ArtFields

ArtFields is an annual competition and exhibition in Lake City.

When ArtFields first launched in 2013, the idea that a quaint, small town in the Pee Dee could be an anchor of the regional or even statewide arts community seemed fairly quixotic. After all, Lake City has little in the way of traditional arts infrastructure, even with the support of financial titan and benefactor Darla Moore, who has poured money into the city in recent years in an effort to forge an arts-based identity for her hometown. Can you really fashion a major arts festival out of nothing but cash and a pipe dream?  

As it turns out, the answer is a fairly unqualified yes. The festival, a nine-day art competition held in Lake Citywith $140,000 in cash prizes available to artists from around the Southeast, has grown in leaps and bounds over the years. There are thousands of submissions, and hundreds of paintings, sculptures and installations dot both traditional galleries and unlikely retail and restaurant locations throughout the city. 

And for Midlands-based artists, it’s become a central force on the arts calendar each year, with many returning again and again.

This is in part because many of the festival’s prize winners have had Columbia ties. Michaela Pilar Brown won last year’s $50,000 grand prize, while Jim Arendt, who earned his MFA at USC, was the inaugural recipient. Kirkland Smith took home the first People’s Choice Award for her assemblage portrait of Steve Jobs. But its local importance is driven more by the networking opportunities created by such a large festival, despite its odd location.

For painter Ansley Adams, who lives in Rock Hill, but like Arendt, got her MFA at USC and taught as an adjunct at the university for years, ArtFields has always been in her orbit, even if she often missed the submission deadline.

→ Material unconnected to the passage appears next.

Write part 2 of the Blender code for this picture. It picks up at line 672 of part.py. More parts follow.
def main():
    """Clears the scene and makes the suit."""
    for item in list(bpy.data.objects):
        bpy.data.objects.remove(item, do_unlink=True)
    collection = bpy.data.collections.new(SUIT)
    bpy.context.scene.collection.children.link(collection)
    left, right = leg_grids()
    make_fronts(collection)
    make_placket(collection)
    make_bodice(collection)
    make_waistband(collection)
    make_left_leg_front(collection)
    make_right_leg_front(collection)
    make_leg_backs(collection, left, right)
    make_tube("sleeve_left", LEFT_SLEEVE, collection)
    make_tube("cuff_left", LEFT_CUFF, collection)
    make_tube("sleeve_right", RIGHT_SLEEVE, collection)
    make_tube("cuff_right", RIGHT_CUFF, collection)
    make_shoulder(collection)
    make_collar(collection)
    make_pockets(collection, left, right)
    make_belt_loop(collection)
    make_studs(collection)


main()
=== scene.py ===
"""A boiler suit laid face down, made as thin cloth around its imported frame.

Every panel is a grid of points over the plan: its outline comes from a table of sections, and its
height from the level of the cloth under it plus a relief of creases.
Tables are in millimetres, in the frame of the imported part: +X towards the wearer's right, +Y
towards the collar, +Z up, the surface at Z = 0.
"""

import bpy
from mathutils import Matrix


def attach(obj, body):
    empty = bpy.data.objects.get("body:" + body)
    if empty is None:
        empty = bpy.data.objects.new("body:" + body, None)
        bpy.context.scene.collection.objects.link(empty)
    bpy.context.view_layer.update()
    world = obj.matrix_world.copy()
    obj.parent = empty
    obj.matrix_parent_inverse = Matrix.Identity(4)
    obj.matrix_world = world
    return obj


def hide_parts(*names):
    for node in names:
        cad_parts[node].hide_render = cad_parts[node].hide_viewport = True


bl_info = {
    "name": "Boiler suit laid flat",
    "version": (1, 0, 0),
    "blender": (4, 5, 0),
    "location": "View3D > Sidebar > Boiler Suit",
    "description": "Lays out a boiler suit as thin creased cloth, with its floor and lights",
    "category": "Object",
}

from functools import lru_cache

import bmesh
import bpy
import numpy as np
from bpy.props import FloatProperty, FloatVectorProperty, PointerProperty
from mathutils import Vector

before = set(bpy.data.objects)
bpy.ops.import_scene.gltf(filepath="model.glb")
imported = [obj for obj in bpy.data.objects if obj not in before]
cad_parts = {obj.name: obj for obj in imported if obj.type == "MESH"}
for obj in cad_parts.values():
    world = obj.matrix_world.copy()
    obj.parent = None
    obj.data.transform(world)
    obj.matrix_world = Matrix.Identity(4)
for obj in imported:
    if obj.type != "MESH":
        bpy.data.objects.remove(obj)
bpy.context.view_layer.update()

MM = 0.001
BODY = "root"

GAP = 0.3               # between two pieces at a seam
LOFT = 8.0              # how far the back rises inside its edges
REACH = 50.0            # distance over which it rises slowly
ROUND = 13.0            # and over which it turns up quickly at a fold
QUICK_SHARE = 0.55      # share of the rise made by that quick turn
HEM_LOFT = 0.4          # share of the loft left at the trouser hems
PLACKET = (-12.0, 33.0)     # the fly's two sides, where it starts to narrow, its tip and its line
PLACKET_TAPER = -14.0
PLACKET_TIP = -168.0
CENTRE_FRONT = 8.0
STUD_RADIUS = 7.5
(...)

“I had been wanting to do that for so long, but I missed the application deadline three years in a row,” she admits. But it was the reputation of the festival and the esteem local artists held it in that drove her interest.

“I’ve talked to people over the summer before, and they’re already planning the piece that they are going to submit to ArtFields,” she notes. “They are anticipating the festival now, as opposed to maybe the first few years where it was this kind of unknown thing.”

For Adams, it’s less about the tantalizing prospect of the prize money or even the exposure so much as the community of the event itself.

“In a hypothetical way, the prize money sounds fantastic, but it’s a little bit like playing the lottery or something. I don’t think very many people are entering just for that reason,” she says. “It’s definitely a great way to network within the art community, because you’re going to meet a lot of those artists while you’re there and you have this thing in common that you both have done ArtFields.”

Columbia graphic designer and award-winning illustrator Cait Maloney, who also participates in the festival each year, shares similar sentiments. 

“It’s less about the prize money and more actually getting my art seen,” she points out. “I also like when everyone’s there for closing weekend and it’s totally transformed into another town. It’s really surreal when you go back to pick up your piece after like seeing all these people there after all of the activity the next day.”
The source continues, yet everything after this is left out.